One more tip if you're going this route, there are spade connector + crimper kits available online (here's an example on Amazon) that give you dozens of the 2.8mm and 4.8mm connectors you need, plus housings for them, as well as a crimper, all for <$30.


@user36575. For clarity and interest - I hope! (even at this late stage): that linked table converts the 0.5mm^2 XSA of round conductor wire to 20 AWG by assuming it is a single disc of conductor (with a diameter of 0.80mm). Electrically for dynamos this doesn't matter, it's the same amount of copper.

I realised that I can't find the diameter of the bundle of stranded conductors from this, there are gaps between the conductors. Because the AWG is actually a diameter measurement that might confuse folks (well, me anyway!).

I guess industry uses a pre-calculated (possibly empirical) packing factor to get the right figure. The maths is involved, e.g. Ref 1, and I need to know the number of strands.

Ref 2 is a 3 Amp (AC) flexible cable that is 0.5mm^2, 20 AWG, 16 strand i.e. the conductor core is likely similar to the inner SON stranded wire (but not the external one, the SON wire is coaxial). Ref 3 (via Ref 1) shows 16 strand cable has a density of 0.75 (a solid single cable is 1). So the XSA including gaps would be 0.5mm^2/0.75=0.67mm^2 and the diameter would be 0.92mm cf. 0.80mm single conductor. So it is 15% larger diameter than a solid wire.

  • 1
    Welcome to Bicycles SE. I am having a tough time understanding how your answer answers the original question. It may be good information but the original question was interested in the gauge needed to replace his specific application. Can you edit it to answer their question?
    – Ted Hohl
    Apr 4 at 14:13
  • 1
    @TedHohl Hi, OK. I explain that the gauge of a stranded cable (as opposed to a solid cable) does not tell you the diameter even though gauge is usually a measurement of diameter. That to me is so counterintuitive I thought it worthy of note, and I then show how to estimate the diameter.
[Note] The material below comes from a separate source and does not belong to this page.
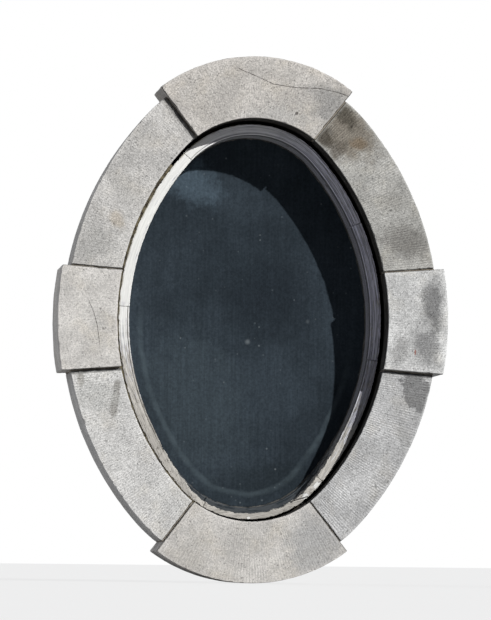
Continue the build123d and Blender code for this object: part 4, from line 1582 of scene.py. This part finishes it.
def pale_band(finish: Finish, place: Socket, inset: Socket) -> Socket:
    """Make a ragged paler band inside the frame, at the pane's lower left.

    Args:
        finish: The pane's finish.
        place: Object coordinates.
        inset: Distance from the frame.

    Returns:
        Share of the band.
    """
    x, _, z = finish.parts(place)
    jitter = finish.minus(finish.noise(place, 12.0, 3.0, 0.5, 5.0), 0.5)
    ragged = finish.plus(inset, finish.times(jitter, 0.022))
    band = finish.times(finish.ramp(ragged, 0.022, 0.034), finish.ramp(ragged, 0.036, 0.044, 1.0, 0.0))
    lower = finish.calc("MAXIMUM", finish.ramp(z, 0.0, -0.22), finish.ramp(x, -0.1, -0.26))
    patchy = finish.ramp(finish.noise(place, 25.0, 4.0, 0.6, 2.0), 0.3, 0.6, 0.35, 1.0)
    band = finish.times(finish.times(band, lower), patchy)
    return finish.times(band, finish.ramp(z, 0.06, -0.04))


def glass_specks(finish: Finish, place: Socket, colour: Socket) -> tuple[Socket, Socket]:
    """Lay a few soft spots and many fine specks of dirt over the pane.

    Args:
        finish: The pane's finish.
        place: Object coordinates.
        colour: Colour of the dusty pane.

    Returns:
        The colour with the specks, and their share.
    """
    distance, chance = finish.cells(place, 95.0)
    red, green, _ = finish.parts(chance)
    fine = finish.times(finish.ramp(distance, 0.1, 0.33, 1.0, 0.0), finish.calc("LESS_THAN", red, 0.11))
    wide_distance, wide_chance = finish.cells(place, 22.0, 3.0)
    wide_red, _, _ = finish.parts(wide_chance)
    chosen = finish.calc("LESS_THAN", wide_red, 0.34)
    wide = finish.times(finish.ramp(wide_distance, 0.04, 0.2, 0.8, 0.0), chosen)
    share = finish.calc("MAXIMUM", finish.times(fine, finish.ramp(green, 0.0, 1.0, 0.3, 0.9)), wide)
    return finish.mix(finish.times(share, 0.5), colour, linear(128, 136, 140)), share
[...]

It might have a bearing on practically installing wiring e.g. size of open or closed barrel crimp connections on it. It'd be better as a comment to the OP's own answer on Nov 25, 2020 at 12:48, but I'm a new user, so wasn't allowed to comment. If it's problematic I can just delete it, no worries.
    – Lank
    Apr 5 at 15:22

In this case, the main concerns are resistive loss, power transfering capacity and durability of the wire.
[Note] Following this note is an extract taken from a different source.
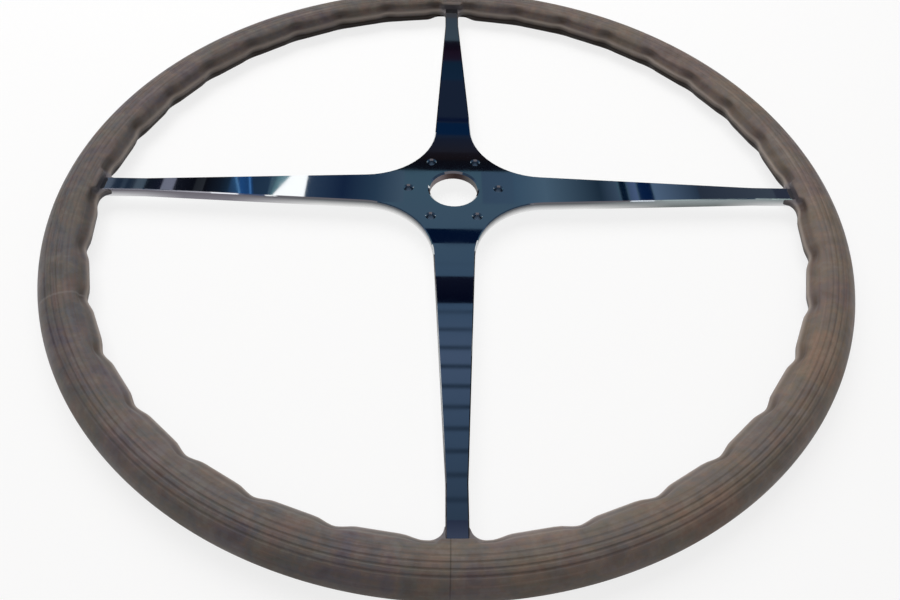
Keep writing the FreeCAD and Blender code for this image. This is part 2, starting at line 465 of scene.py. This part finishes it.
# Chromed steel, buffed to a mirror: sharp reflections, a little wavy where it was polished by
# hand. The plating hardly reached the walls of the holes, and the plate's edges are satin.
plateChrome = {
    "chrome": "c9ccce",
    "wave": 34.0,             # mm, as the next two
    "waveDepth": 0.008,
    "smear": 26.0,
    "roughness": (0.018, 0.045),
    "edgeRoughness": 0.22,
    "holeRoughness": 0.42,
    "wallFacing": 0.4,        # a surface that faces up or down less than this is a wall
    "holeReach": 29.0,        # from the axis of the wheel, with every hole inside it
    "boreReach": 18.0,        # the same for the bore alone
    # where on the walls: measured how, and in mm from where to where the share goes from 0 to 1
    "shares": (
        ("down", "height", 1.8, -2.6),
        ("across", "side", -100, 100),
        ("out", "radius", 75, 125),
        ("neck", "radius", 150, 190),
        ("bore", "side", -8, 10),
    ),
    "boreTones": ((0.0, "7a7072"), (0.28, "4c3f3d"), (0.5, "392d2b"), (0.72, "3f3435"),
                  (1.0, "63605f")),
    # each tone: the share that it follows, and the colours or tones that it goes from and to.
    # The walls are ground dark under the upper edge, and bright low down at the hub and necks.
    "tones": (
        ("hubWall", "down", "5f6266", "f4f4f4"),
        ("leftWall", "down", "6e6b73", "84828a"),
        ("rightWall", "down", "8f989a", "6b706f"),
        ("armWall", "across", "leftWall", "rightWall"),
        ("neckWall", "neckFoot", "armWall", "e8e8ea"),
        ("edgeWall", "out", "hubWall", "neckWall"),
        ("holeWall", "bolt", "boreWall", "4b5d72"),
        ("anyWall", "hole", "edgeWall", "holeWall"),
        ("surface", "wall", "chrome", "anyWall"),
    ),
}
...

You need 80cm of wire: 40cm from dynamo to light and 40cm back from light to dynamo. The wire needs to withstand 0.5 amperes of current. 30AWG is enough for 0.5 amperes, and has 0.34 ohms of resistance per meter or 0.27 ohms of resistance total. At 0.5 amperes, it creates 0.135 volts of loss at working voltage of 6 volts. So 2.25% of your energy is wasted as heat in the wiring. I'd say this is on the upper boundary of acceptability. Much more would be unacceptable.

However, 30AWG is pretty thin, and could break easily. A thicker wire might be more durable, but however, if a stick is caught in the spokes, a thicker wire will break too.

I think 20AWG would be far easier to find and more durable than 30AWG.